A book, a beer, a fishing rod and a warm Summer's day.  If he could have had those four things, every day, of every month, of every year, he'd have been content. To be completely honest, he'd be ecstatic. Shane loved solitude, but loved to share that space too. I remember once, long before my vegan ways, he talked about catching dinner. I sat and listened as he described the sun dancing on the lake's ripples, the feint sounds of those on the beach and his love of that moment of tranquility. The story would end with butter and herbs, spooned gently over the fresh fish. My mouth watering, Shane taking almost as much joy with his gastronomic torture as in his memories. He'd segue quickly to another topic, almost as if lifting the unfinished plate of food from my desperate hands. He knew all along what he was doing and took great pleasure in keeping that meal from me.

Last summer, I sat outside on a porch and received a call from Shane.

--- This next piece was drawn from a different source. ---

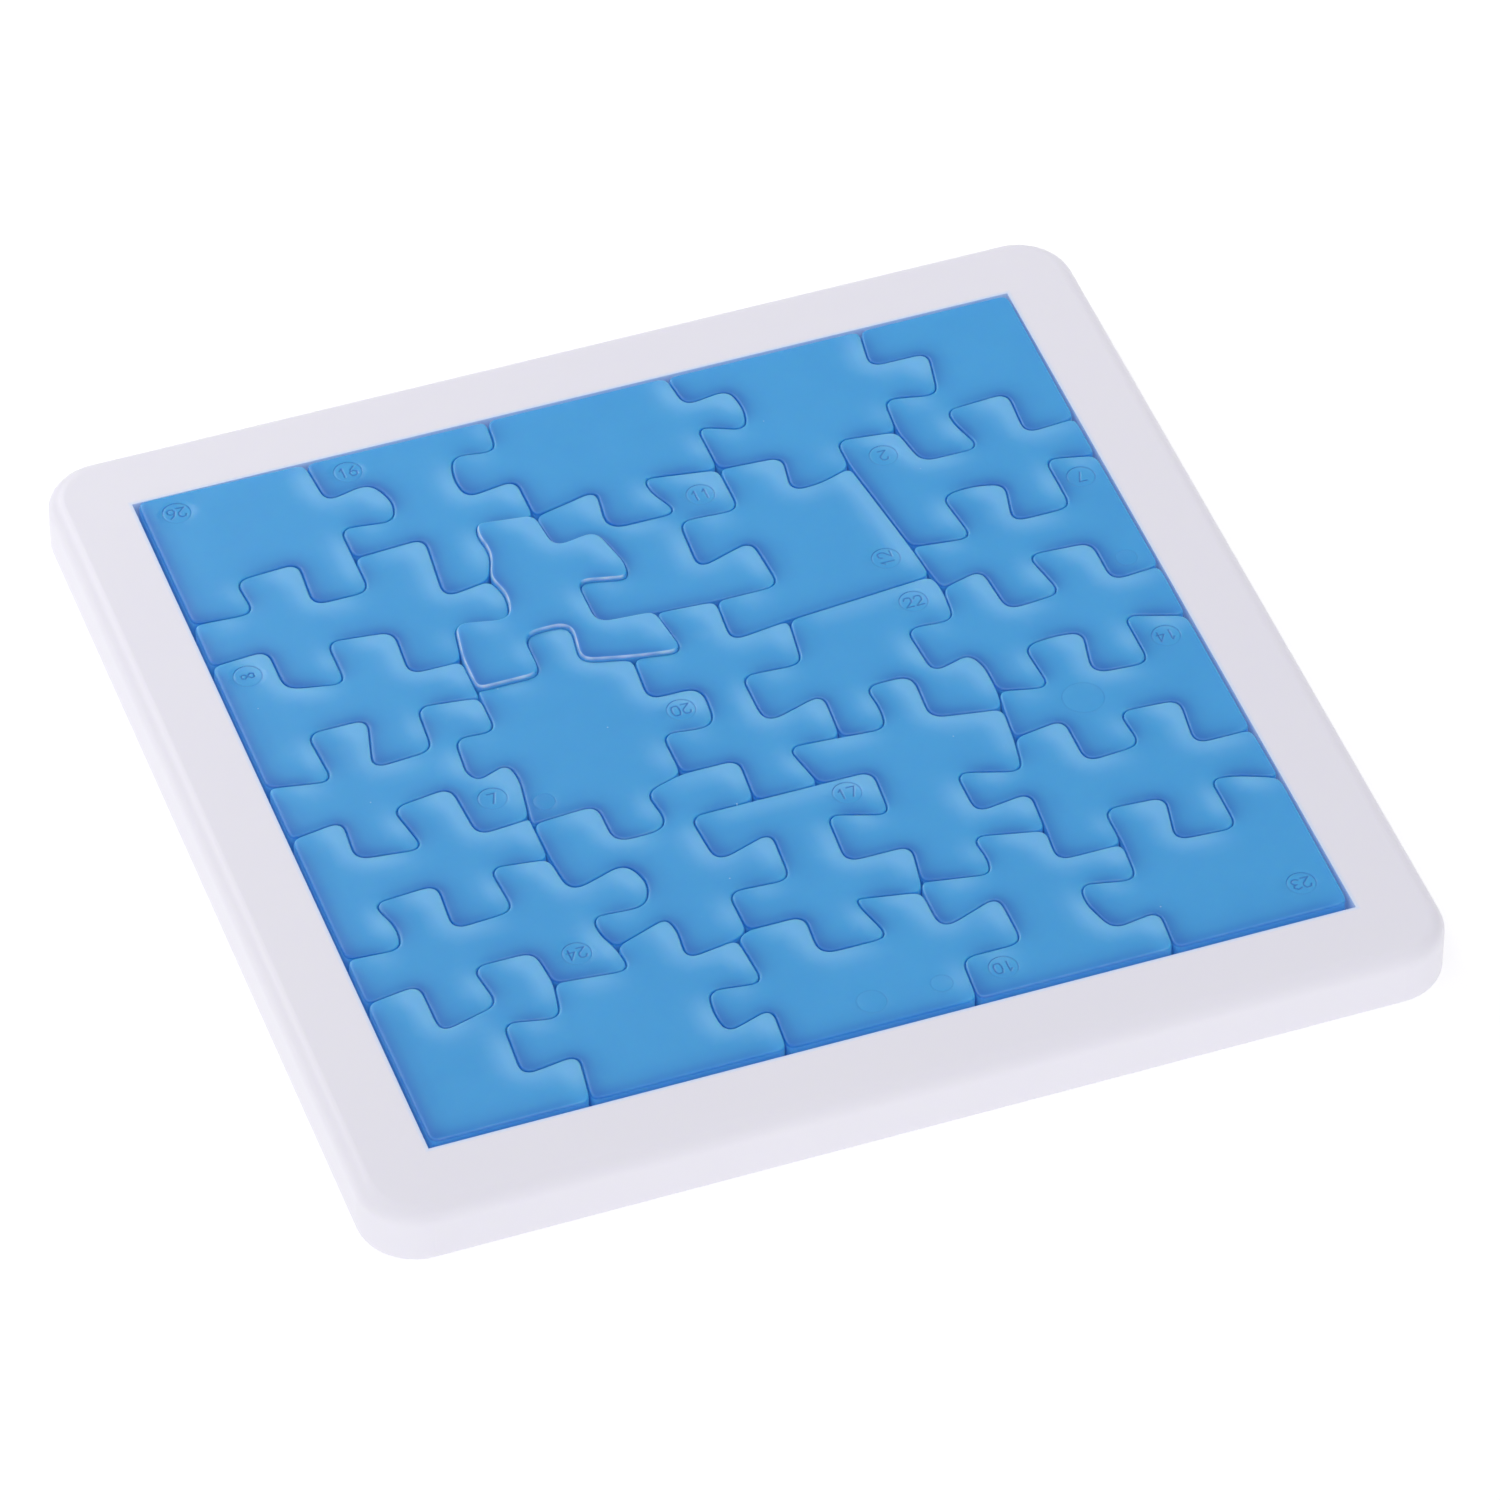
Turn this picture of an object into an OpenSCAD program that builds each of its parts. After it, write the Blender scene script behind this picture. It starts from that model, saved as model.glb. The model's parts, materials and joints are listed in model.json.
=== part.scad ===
// Interlocking packing puzzle: a square moulded tray with twenty-nine jigsaw pieces lying in it.
// The origin is the middle of the tray's underside. +X runs right along the front edge,
// +Y runs to the back edge and +Z is up. All sizes are in millimetres.

/* [Tray] */
// Side of the square pocket the pieces lie in.
pocket_w = 112; // [80:1:180]
// Width of the flat rim around the pocket.
rim_w = 9.5; // [5:0.5:20]
// Height of the tray from the table to the top of the rim.
tray_h = 7.5; // [5:0.5:20]
// Thickness of the floor under the pieces.
floor_t = 2; // [1:0.25:4]
// Radius of the tray's four outer corners, seen from above.
outer_r = 7; // [3:0.5:15]
// Radius of the rounded edge around the top of the rim.
top_edge_r = 2; // [0.5:0.25:3]
// Radius of the small rounded edge around the base.
base_edge_r = 0.5; // [0.25:0.25:1]

/* [Pieces] */
// How far the tops of the pieces stand above the rim.
proud = 0.5; // [0:0.1:2]
// The piece that stands a little higher than the rest, by its number.
high_piece = 7; // [1:1:29]
// How much higher that piece stands.
high_by = 0.25; // [0:0.05:1]
// Gap between two neighbouring pieces.
seam_gap = 0.15; // [0.1:0.05:0.6]
// Length of curve on each side of an ordinary corner of a piece.
corner_bend = 1.8; // [0.5:0.1:2.5]
// Length of curve on each side of a corner where several pieces meet.
meeting_bend = 1.2; // [0.3:0.1:2]
// Number of short straight steps in each curved corner.
corner_steps = 6; // [3:1:8]

/* [Moulded marks] */
// Diameter of the fine ring around each piece number.
ring_d = 3.6; // [2:0.1:5]
// Width of the groove that draws a ring.
ring_groove = 0.3; // [0.2:0.05:0.6]
// Depth of a ring below the top of its piece.
ring_depth = 0.2; // [0.1:0.05:0.5]
// Diameter of the larger ejector pin mark.
ejector_d = 5; // [3:0.25:7]

/* [Hidden] */
layout_w = 112;
fit_scale = pocket_w / layout_w;
outer_w = pocket_w + 2 * rim_w;
pocket_depth = tray_h - floor_t;
piece_t = pocket_depth + proud;
eps = 0.01;

// Meeting points of the pieces, in the layout of a 112 mm pocket.
// 0 to 23 go round the pocket wall clockwise from the back left corner.
meeting = [
    [-55.5, 55.9], [-34.5, 55.6], [-11.5, 55.5], [11.5, 55.5], [36.5, 55.5], [55.8, 55.6],
    [55.6, 32], [55.6, 25], [55.7, 4.5], [55.6, -4.5], [55.6, -25], [55.7, -33.5],
    [55.5, -55.1],
    [34, -55.2], [10, -55.2], [-13, -55.2], [-36.5, -55.3], [-55.5, -55.3],
    [-55.6, -32.5], [-55.6, -25], [-55.6, -4.5], [-55.6, 4.5], [-55.6, 26], [-55.5, 33.5],
    // 24 to 31: down the left part, from the back.
    [-34, 38], [-20, 29], [-27.5, 17], [-27.5, 11.5], [-27.5, 10.5],
    [-28.5, -10.5], [-28.5, -11.5], [-28.5, -17.5],
    // 32 and 33: front left.
    [-26, -33.5], [-34.5, -36.5],
    // 34 to 39: along the back row and down the slanted seam.
    [-11.5, 37.5], [12, 38], [27, 33], [34.5, 37], [29, 17.5], [29.5, 12],
    // 40 to 43: down the right part.
    [30, 9.5], [30, -9], [29.5, -12], [29, -17],
    // 44 to 51: round the cross in the middle.
    [-3.5, 17], [4, 16.5], [-8.5, 10.5], [11, 10.5],
    [-9.5, -9.5], [10, -10], [-3, -16.5], [5, -16.5],
    // 52 to 57: along the front row.
    [-12.5, -37], [-11, -36], [10.5, -35.5], [10, -37], [27, -32.5], [34.5, -37.5]
];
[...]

I didn't know it then, but that would be the last time we spoke. It had been well over two years, since I'd seen him, he in Florida, me in New York and it didn't matter. It's cliche to say that some of us can pick up where we left off, but that would be an understatement. He asked about few and cared even less by my answers. He opened up about things he'd often kept to himself and I obliged with some things of my own. For well over two hours, two people who loathe speaking on the phone, spoke about everything. Unlike the golden rule, Shane and I loved speaking about religion and politics, but much more so the philosophy behind the odd belief system ingrained in so many of us. We spoke about our mutual love of movies and he twice stopped my to get a scrap of paper to write down names and I did the same. We hung up, with plans to do it again soon and promised to write more, which we did for a time.

Shane understood my failures in life, as I his, but what I always found interesting about him was, despite our knowing each other for 30 years, we rarely spent time reminiscing. Almost the entirety of our final conversation was about the future, both immediate and long term. He spoke of his family and his desire to connect more, both physically and emotionally, while I spoke of my life growing in the opposite direction. We warned of the perils of each, then lost interest in that topic. We decided to end there, joking that our election results may dictate whether we ever saw each other again and hung up. Texts later that day, almost simultaneously thanking one another for the chat.

My friend is gone and decades too soon, but it's much more than memories that will stay with me. The next time I read philosophy, watch an Eisenstein or Tarkovsky film, maybe even witness a young boy fishing, I'll think of Shane. I'll think of him when I have my next beer, my next dart throw or catch a Yankees game. When kids are climbing a tree or mowing their mother's front yard, I'll think of Shane. Come to think of it, despite all our gaps, all of our differences, there's not too much in my life, I do, that he didn't have some impact. I just hope he knew, because I loved him like a brother and will miss him as such.